Request:
Look for "down" in the listing below. Gather each line that contains it.

The input:
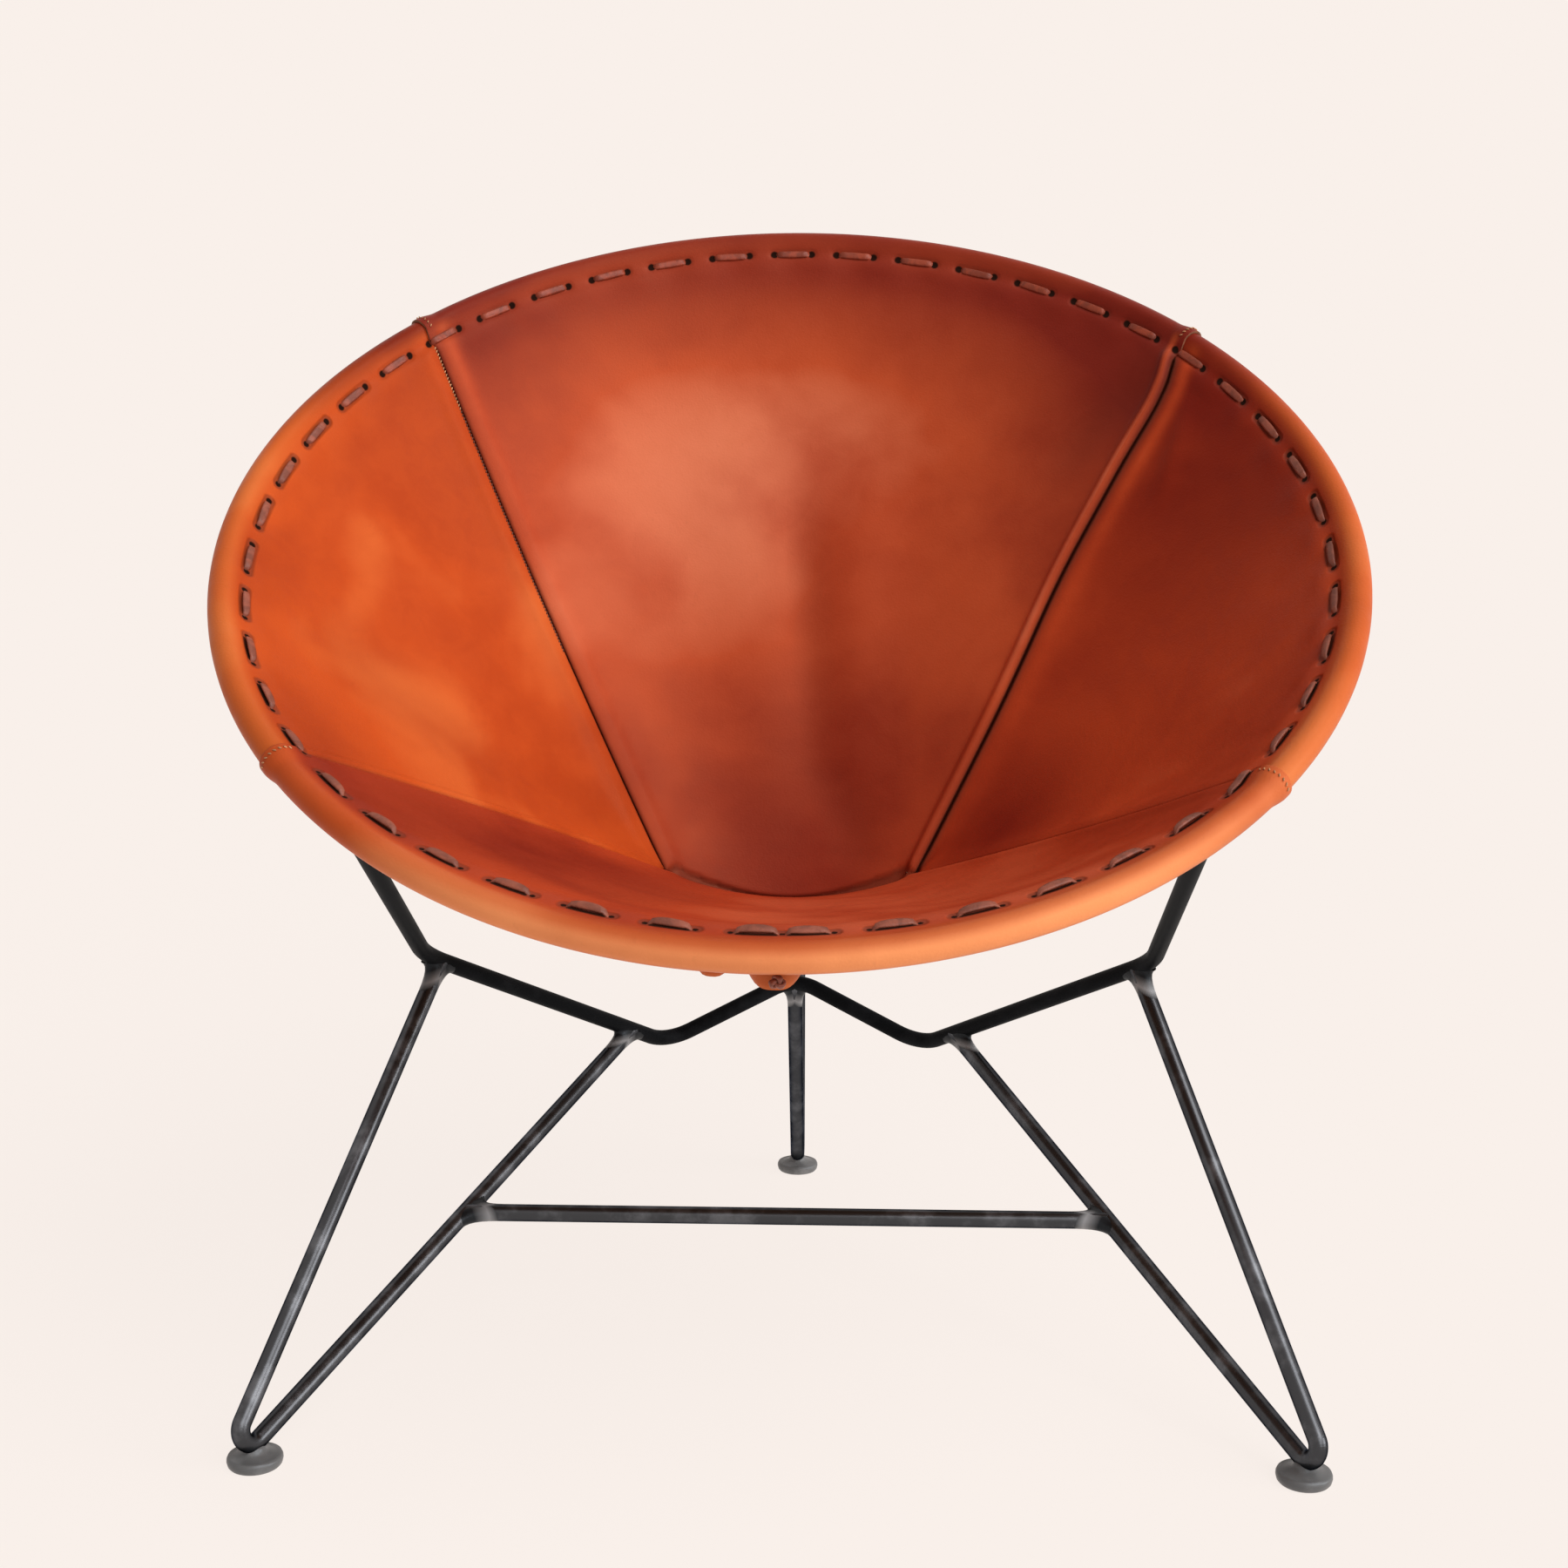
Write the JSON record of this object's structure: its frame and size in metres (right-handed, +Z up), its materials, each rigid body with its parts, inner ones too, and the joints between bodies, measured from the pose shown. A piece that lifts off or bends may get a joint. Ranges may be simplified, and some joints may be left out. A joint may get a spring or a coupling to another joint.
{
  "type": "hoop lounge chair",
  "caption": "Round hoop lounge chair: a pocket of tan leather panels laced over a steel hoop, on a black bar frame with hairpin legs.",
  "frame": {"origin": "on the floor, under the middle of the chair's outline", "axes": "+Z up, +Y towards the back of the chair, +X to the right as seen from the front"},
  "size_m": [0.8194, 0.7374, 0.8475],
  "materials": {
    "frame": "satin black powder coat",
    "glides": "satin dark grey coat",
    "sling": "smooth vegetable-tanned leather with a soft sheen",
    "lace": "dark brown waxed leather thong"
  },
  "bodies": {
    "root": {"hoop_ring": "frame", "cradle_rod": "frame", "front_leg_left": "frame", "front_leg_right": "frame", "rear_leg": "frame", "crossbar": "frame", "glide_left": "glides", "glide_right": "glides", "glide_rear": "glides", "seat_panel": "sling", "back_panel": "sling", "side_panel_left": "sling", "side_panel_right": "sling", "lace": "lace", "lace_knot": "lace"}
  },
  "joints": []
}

---

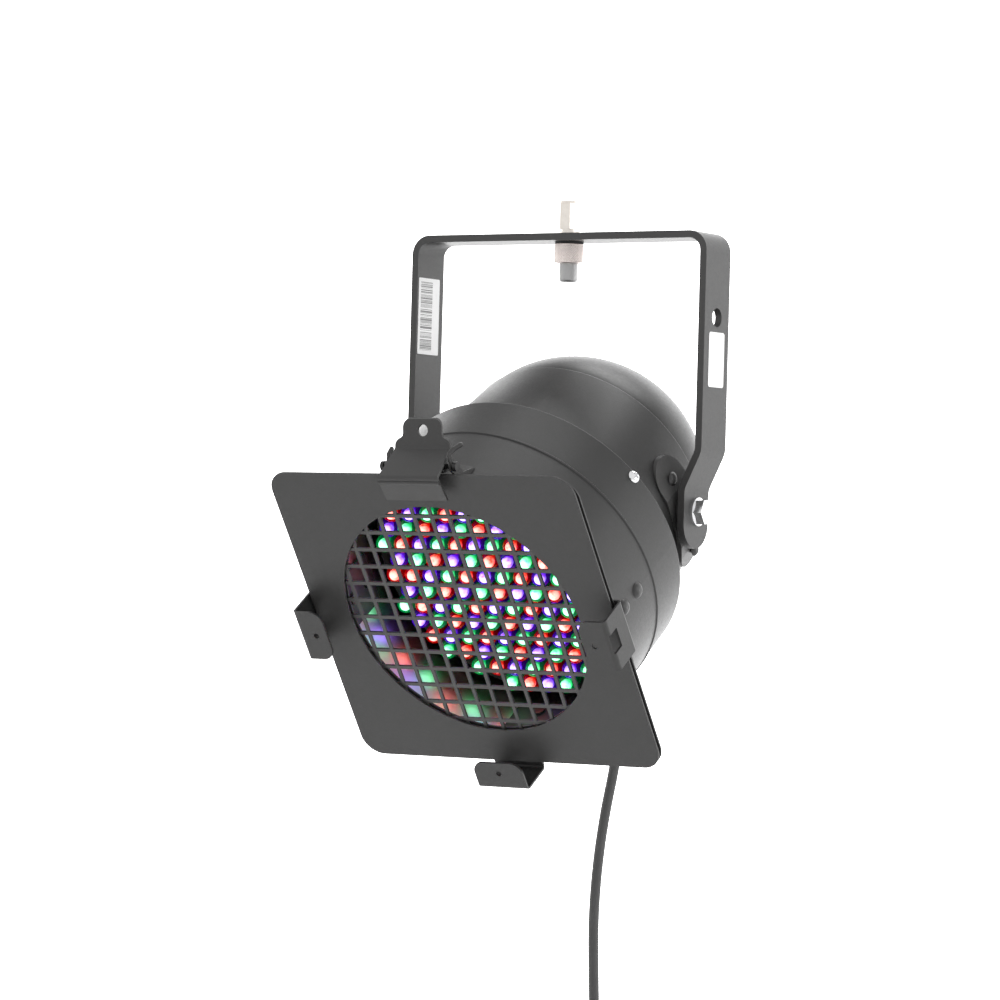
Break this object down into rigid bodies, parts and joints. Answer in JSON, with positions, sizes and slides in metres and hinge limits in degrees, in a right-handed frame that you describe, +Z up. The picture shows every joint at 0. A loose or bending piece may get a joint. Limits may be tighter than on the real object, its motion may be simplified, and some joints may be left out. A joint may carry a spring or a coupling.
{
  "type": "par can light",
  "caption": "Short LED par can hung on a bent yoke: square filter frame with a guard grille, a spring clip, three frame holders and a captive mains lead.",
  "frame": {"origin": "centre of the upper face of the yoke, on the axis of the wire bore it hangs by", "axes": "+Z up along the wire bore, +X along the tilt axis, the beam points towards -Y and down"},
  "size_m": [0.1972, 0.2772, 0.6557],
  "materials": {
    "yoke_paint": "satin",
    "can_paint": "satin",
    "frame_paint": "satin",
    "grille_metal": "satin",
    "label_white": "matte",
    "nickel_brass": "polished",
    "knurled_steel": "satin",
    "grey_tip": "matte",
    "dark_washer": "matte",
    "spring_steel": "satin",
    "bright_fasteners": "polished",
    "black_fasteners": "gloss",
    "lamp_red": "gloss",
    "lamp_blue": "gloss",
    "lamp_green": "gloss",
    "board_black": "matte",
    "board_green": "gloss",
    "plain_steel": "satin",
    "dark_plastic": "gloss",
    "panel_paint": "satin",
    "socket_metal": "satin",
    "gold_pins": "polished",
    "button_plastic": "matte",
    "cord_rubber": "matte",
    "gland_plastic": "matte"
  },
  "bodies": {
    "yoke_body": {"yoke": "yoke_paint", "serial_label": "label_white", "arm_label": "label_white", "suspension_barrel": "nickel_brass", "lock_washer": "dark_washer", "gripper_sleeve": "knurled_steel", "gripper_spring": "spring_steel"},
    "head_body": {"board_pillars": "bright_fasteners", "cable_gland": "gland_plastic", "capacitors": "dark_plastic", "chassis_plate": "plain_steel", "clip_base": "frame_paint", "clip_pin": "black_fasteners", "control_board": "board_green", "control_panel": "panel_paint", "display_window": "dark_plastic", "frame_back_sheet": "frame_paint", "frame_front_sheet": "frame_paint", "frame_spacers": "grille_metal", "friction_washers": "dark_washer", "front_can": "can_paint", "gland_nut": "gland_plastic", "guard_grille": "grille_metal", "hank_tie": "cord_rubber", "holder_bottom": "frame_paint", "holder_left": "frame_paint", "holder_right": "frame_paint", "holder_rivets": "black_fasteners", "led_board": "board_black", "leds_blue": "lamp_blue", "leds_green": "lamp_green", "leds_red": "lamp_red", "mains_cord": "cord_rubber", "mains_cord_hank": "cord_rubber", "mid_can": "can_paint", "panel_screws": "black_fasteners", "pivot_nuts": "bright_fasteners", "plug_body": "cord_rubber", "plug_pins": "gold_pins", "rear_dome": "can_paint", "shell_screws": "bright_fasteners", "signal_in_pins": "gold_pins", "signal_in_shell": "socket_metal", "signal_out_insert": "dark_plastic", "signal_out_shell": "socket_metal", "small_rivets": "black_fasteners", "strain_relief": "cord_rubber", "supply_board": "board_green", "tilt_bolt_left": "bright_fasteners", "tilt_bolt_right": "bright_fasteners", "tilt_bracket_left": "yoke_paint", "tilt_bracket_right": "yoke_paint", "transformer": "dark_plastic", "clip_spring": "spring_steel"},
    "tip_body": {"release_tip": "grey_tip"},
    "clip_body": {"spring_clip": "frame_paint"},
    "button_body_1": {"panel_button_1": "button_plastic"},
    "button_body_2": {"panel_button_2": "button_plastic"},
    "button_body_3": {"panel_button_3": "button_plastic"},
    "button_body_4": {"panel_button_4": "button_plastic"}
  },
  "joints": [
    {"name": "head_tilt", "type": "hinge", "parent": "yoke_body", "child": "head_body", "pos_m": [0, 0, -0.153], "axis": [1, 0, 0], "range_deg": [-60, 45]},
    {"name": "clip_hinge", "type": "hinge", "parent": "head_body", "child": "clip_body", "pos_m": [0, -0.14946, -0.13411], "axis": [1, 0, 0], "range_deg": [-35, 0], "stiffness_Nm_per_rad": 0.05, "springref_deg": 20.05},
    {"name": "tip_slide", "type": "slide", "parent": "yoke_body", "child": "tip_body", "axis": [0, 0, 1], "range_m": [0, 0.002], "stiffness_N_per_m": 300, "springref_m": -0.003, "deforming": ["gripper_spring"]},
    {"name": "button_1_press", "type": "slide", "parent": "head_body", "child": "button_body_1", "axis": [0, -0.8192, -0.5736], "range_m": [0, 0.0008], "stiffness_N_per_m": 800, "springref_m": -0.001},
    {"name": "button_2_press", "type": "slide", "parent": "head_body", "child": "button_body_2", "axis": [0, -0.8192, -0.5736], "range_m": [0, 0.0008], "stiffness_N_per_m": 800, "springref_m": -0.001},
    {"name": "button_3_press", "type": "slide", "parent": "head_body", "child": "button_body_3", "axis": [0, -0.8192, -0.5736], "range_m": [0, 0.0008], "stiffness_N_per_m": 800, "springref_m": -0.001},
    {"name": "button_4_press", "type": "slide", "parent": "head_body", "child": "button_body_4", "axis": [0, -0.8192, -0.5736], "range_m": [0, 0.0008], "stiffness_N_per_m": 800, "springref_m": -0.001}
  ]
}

Solution to this task:
Break this object down into rigid bodies, parts and joints. Answer in JSON, with positions, sizes and slides in metres and hinge limits in degrees, in a right-handed frame that you describe, +Z up. The picture shows every joint at 0. A loose or bending piece may get a joint. Limits may be tighter than on the real object, its motion may be simplified, and some joints may be left out. A joint may carry a spring or a coupling.
  "frame": {"origin": "centre of the upper face of the yoke, on the axis of the wire bore it hangs by", "axes": "+Z up along the wire bore, +X along the tilt axis, the beam points towards -Y and down"},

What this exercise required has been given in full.